Michele Walker, a spokeswoman for the state Department of Natural and Cultural Resources, said that the state is monitoring the ship’s condition, and is planning to have it hauled out this winter, if possible.
“Dredging this area will benefit the Town of Manteo, including the Elizabeth II and Festival Park,” Walker said last month in an email. “The Town of Manteo is the primary beneficiary of the proposed dredging work. Therefore, Manteo and Dare County have taken the lead on this project and have kept us informed.”
Before the county agreed to administer the project, Skinner said the town would have reluctantly taken the helm if it had no choice.
“It’s a reimbursable situation,” he said. “But it’s in excess of $1 million – that would pretty much bleed us of our fund balance.”
In May, the Dare County Board of Commissioners passed a resolution supporting Manteo’s request for emergency dredging.
Skinner said he had hoped the project could be done over the winter, but the challenge “first and foremost” is finding a place to put the dredge material.
“We don’t really have a suitable spoil site,” he said. “If we can do it hydraulically rather than manually you can get the price down.”
Interest has been expressed in using the material to widen the eroding Roanoke Sound shoreline along the Elizabethan Gardens and Fort Raleigh National Historic Site on the north end of Roanoke Island.
“If the permitting can be worked out,” Skinner said, “I think that could be a good solution, but I’m led to believe that would be a very complicated permit to get.”
Some critics said that Manteo should have had the channel cleared as part of long-overdue dredging project that the town did last winter in Doughs Creek that was largely paid for with state funds.
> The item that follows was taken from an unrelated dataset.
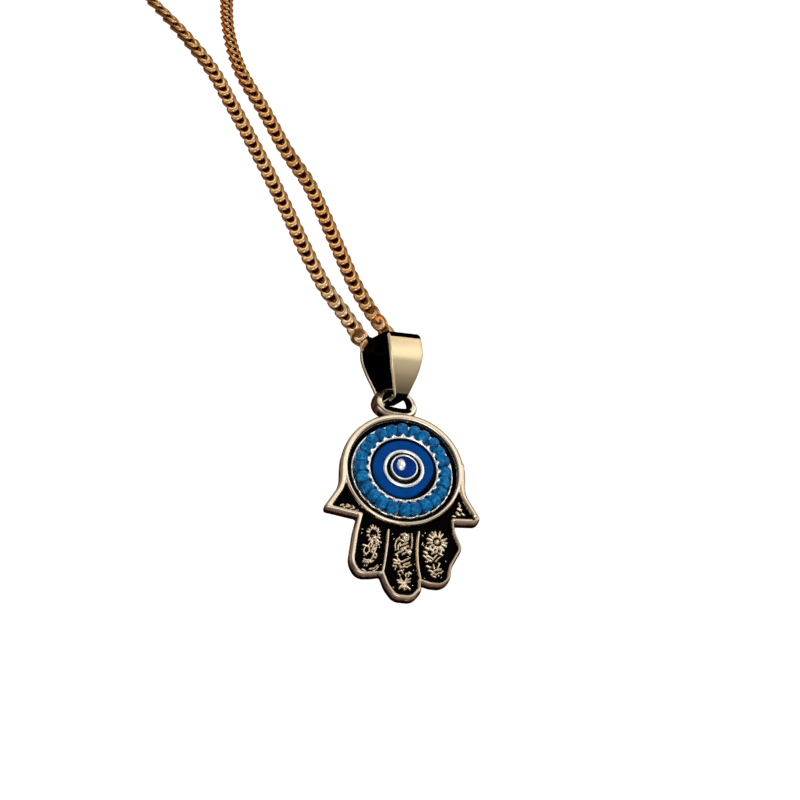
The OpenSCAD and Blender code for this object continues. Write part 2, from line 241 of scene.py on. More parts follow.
def antique(name, light, deep, brown_shade, black, shade=(0.3, 0.25, 0.16), rough=(0.17, 0.27), grain=0.9,
            bump_mm=0.006, stain=0.25, edge_tint=(0.3, 0.17, 0.1)):
    """Polished metal with painted brown shade on flanks and in recesses, painted shade, and black, by the
    tone layer of the mesh. The black is a patina in the hand's hollows and painted shade or a painted dark
    reflection elsewhere.
    """
    mat, tree, s = nodes_of(name)
    att = tree.nodes.new("ShaderNodeAttribute")
    att.attribute_name = "tone"
    tone = tree.nodes.new("ShaderNodeSeparateColor")
    tree.links.new(att.outputs["Color"], tone.inputs[0])
    fine = noise(tree, grain, 4.0)
    wide = noise(tree, grain * 6, 2.0)
    base = mix(tree, ramp(tree, wide, [(0.35, (0,)), (0.68, (1,))]), light, deep)
    # Painted shade: the blue tone mixes in the shade colour
    base = mix(tree, tone.outputs[2], base, shade)
    # Painted shade: the green tone mixes in the brown of flanks and recesses
    base = mix(tree, tone.outputs[1], base, brown_shade)
    # Fine stains break up the edge of the black
    stains = math_node(tree, "MULTIPLY", math_node(tree, "SUBTRACT", fine, 0.5), stain)
    mask = ramp(tree, math_node(tree, "ADD", tone.outputs[0], stains), [(0.32, (0,)), (0.62, (1,))])
    base = mix(tree, mask, base, black)
    tree.links.new(base, s.inputs["Base Color"])
    s.inputs["Metallic"].default_value = 1.0
    s.inputs["Specular Tint"].default_value = (*edge_tint, 1.0)
    polish = ramp(tree, fine, [(0.3, (rough[0],)), (0.75, (rough[1],))])
    tree.links.new(mix(tree, mask, polish, (0.5, 0.5, 0.5)), s.inputs["Roughness"])
    bump(tree, s, fine, bump_mm)
    return mat


def silver_material(name, smooth, matt, bright=1.0):
    mat, tree, s = nodes_of(name)
    n = noise(tree, 0.5, 3.0)
    light = [bright * v for v in (0.86, 0.86, 0.84)]
    dark = [bright * v for v in (0.68, 0.69, 0.67)]
    tree.links.new(ramp(tree, n, [(0.3, light), (0.7, dark)]), s.inputs["Base Color"])
    s.inputs["Metallic"].default_value = 1.0
    tree.links.new(ramp(tree, n, [(0.3, (smooth,)), (0.75, (matt,))]), s.inputs["Roughness"])
    bump(tree, s, n, 0.01)
    return mat


def enamel_material(name, dark, light):
    mat, tree, s = nodes_of(name)
    tree.links.new(ramp(tree, noise(tree, 1.6, 3.0), [(0.32, dark), (0.7, light)]), s.inputs["Base Color"])
    s.inputs["Roughness"].default_value = 0.24
    s.inputs["Specular IOR Level"].default_value = 0.02
    bump(tree, s, noise(tree, 1.1, 2.0), 0.006)
    return mat


def bead_material():
    mat, tree, s = nodes_of("bead_glass")
    stops = [(0.34, (0.0005, 0.035, 0.13)), (0.48, (0.0008, 0.1, 0.28)), (0.6, (0.001, 0.19, 0.45)),
             (0.72, (0.02, 0.38, 0.7))]
    tree.links.new(ramp(tree, noise(tree, 0.75, 3.0, 0.65), stops), s.inputs["Base Color"])
    s.inputs["Roughness"].default_value = 0.28
    s.inputs["Specular IOR Level"].default_value = 0.12
    bump(tree, s, noise(tree, 0.4, 2.0), 0.03)
    return mat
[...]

In an earlier interview, Skinner said that the state never requested the work be done at the Shallowbag Bay intersection.
Although that shoaled area is technically part of federal channel, it has not been maintained by the Army Corps of Engineers since the 1981 construction of the state-owned Wanchese Seafood Industrial Park. When the seafood park was built, the state agreed to take over maintenance of the channel north of Wanchese Harbor, according to the Corps.
But dredging has not been done in the channel since 2005, and the problem spot at the intersection now has 4 feet or less of water. The Elizabeth II draws 8 feet.
Carl Jordan, Manteo dockmaster, said that boats that draw more than 6 feet rarely bother trying to come into the harbor, and those docked at the Manteo waterfront marina are all smaller vessels.
“Even those with 5- to 5 ½-foot (drafts), I spend half my time on the phone making sure they don’t run aground,” Jordan said. “I spend all my time telling them exactly where to go.”
Jim Medlock, civil works project manager at the Corps’ Wilmington office, said that the quality of the dredged material would be a big factor in where it can be placed, and whether it would be permitted.
But he agreed that getting material to the north end of the island or finding another site to deposit it would be a challenge.
“It doesn’t make any difference if it’s 5 cubic yards, or 100 cubic yards,” he said. “There has to be a place to put the material.”
Medlock said the Corps could potentially be contracted to help with the project, or a private contractor could be hired. Meanwhile, he said, he would “be more than happy” to discuss the options with the county.
“There’s a lot of work to be done,” he said about the permitting. “It’s a lengthy process and it does take time.”